[Start of SUPPLIED INFORMATION]

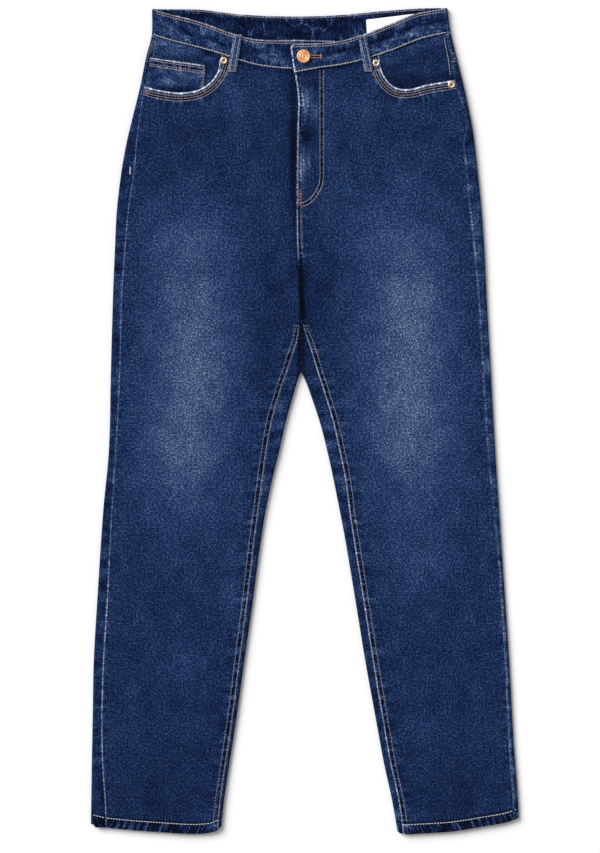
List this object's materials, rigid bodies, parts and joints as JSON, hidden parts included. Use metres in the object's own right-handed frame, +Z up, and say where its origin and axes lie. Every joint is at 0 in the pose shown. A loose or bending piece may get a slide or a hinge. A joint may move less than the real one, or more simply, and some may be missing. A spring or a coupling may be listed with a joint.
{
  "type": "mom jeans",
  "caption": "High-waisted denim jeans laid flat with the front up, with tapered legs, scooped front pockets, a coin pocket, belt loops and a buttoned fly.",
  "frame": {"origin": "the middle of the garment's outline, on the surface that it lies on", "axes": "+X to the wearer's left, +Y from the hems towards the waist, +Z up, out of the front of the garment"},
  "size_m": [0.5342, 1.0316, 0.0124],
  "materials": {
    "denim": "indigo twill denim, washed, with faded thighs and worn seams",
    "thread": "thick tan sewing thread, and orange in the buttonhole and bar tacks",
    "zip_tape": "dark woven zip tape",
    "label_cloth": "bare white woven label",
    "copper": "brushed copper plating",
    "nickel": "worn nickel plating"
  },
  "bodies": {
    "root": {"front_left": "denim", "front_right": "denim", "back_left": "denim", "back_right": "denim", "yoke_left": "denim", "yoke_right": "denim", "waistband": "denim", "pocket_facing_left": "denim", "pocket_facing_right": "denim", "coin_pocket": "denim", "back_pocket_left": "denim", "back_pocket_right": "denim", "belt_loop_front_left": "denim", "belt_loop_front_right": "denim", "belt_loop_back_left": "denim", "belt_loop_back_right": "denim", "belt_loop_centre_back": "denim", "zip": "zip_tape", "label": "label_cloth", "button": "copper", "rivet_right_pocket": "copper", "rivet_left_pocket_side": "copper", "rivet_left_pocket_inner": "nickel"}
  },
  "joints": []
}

[End of SUPPLIED INFORMATION]

INSTRUCTIONS FOR THE TASK =>
Check each line in the listing above for the string "axes", then report how many lines contain it, with no other text.

TASK RESPONSE =>
2